## START

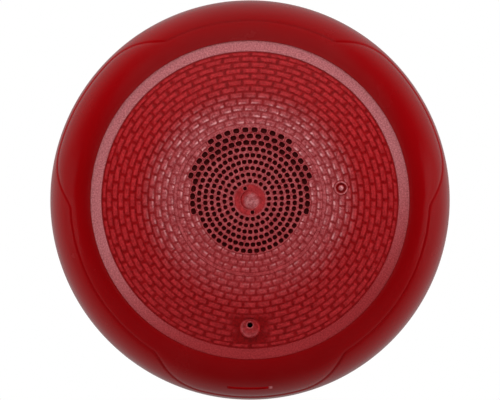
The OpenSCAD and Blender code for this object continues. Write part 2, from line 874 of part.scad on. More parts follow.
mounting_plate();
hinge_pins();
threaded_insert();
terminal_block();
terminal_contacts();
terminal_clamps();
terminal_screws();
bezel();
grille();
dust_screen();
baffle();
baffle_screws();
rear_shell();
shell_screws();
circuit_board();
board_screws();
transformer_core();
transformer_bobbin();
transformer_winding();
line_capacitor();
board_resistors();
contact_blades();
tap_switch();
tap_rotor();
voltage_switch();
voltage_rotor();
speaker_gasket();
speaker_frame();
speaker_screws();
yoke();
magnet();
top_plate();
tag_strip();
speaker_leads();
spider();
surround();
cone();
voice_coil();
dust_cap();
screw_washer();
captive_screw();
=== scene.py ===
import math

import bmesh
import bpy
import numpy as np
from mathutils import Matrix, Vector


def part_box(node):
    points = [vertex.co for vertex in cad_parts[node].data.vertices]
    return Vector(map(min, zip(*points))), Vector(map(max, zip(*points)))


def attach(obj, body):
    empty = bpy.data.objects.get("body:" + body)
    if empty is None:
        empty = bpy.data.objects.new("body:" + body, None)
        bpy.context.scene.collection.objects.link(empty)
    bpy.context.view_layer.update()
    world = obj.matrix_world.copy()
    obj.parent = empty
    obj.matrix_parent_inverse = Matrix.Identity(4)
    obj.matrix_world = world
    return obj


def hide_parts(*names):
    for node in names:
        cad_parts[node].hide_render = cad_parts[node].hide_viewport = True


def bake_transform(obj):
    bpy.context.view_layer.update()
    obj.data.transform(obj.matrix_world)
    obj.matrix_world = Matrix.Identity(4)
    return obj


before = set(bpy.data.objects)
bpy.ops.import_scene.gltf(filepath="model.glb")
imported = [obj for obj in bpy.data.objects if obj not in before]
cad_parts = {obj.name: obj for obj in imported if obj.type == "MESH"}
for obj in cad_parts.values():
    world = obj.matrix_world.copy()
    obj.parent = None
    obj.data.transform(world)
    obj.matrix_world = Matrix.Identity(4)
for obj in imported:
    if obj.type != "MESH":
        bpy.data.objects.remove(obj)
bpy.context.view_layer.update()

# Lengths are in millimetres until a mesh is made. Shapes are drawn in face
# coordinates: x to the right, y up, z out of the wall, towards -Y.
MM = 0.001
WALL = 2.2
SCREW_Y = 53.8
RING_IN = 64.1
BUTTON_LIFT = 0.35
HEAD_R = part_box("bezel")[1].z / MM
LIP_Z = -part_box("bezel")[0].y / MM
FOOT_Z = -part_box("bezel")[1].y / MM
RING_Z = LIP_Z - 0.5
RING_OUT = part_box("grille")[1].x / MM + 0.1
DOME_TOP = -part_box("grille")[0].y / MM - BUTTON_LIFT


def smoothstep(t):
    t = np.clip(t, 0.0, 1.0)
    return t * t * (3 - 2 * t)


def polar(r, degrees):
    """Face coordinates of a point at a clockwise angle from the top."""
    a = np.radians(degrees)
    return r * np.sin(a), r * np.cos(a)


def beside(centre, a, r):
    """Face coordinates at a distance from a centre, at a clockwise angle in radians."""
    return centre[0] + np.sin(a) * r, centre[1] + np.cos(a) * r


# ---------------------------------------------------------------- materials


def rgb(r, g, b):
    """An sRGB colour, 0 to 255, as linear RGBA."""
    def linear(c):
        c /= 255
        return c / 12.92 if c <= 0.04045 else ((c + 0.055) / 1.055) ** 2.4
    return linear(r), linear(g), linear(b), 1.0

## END

* Given task *
Reproduce exactly, and only, the lines from the one that contains "terminal_block();" down to the one that contains "obj.matrix_world = world", both ends included.

* The response *
terminal_block();
terminal_contacts();
terminal_clamps();
terminal_screws();
bezel();
grille();
dust_screen();
baffle();
baffle_screws();
rear_shell();
shell_screws();
circuit_board();
board_screws();
transformer_core();
transformer_bobbin();
transformer_winding();
line_capacitor();
board_resistors();
contact_blades();
tap_switch();
tap_rotor();
voltage_switch();
voltage_rotor();
speaker_gasket();
speaker_frame();
speaker_screws();
yoke();
magnet();
top_plate();
tag_strip();
speaker_leads();
spider();
surround();
cone();
voice_coil();
dust_cap();
screw_washer();
captive_screw();
=== scene.py ===
import math

import bmesh
import bpy
import numpy as np
from mathutils import Matrix, Vector


def part_box(node):
    points = [vertex.co for vertex in cad_parts[node].data.vertices]
    return Vector(map(min, zip(*points))), Vector(map(max, zip(*points)))


def attach(obj, body):
    empty = bpy.data.objects.get("body:" + body)
    if empty is None:
        empty = bpy.data.objects.new("body:" + body, None)
        bpy.context.scene.collection.objects.link(empty)
    bpy.context.view_layer.update()
    world = obj.matrix_world.copy()
    obj.parent = empty
    obj.matrix_parent_inverse = Matrix.Identity(4)
    obj.matrix_world = world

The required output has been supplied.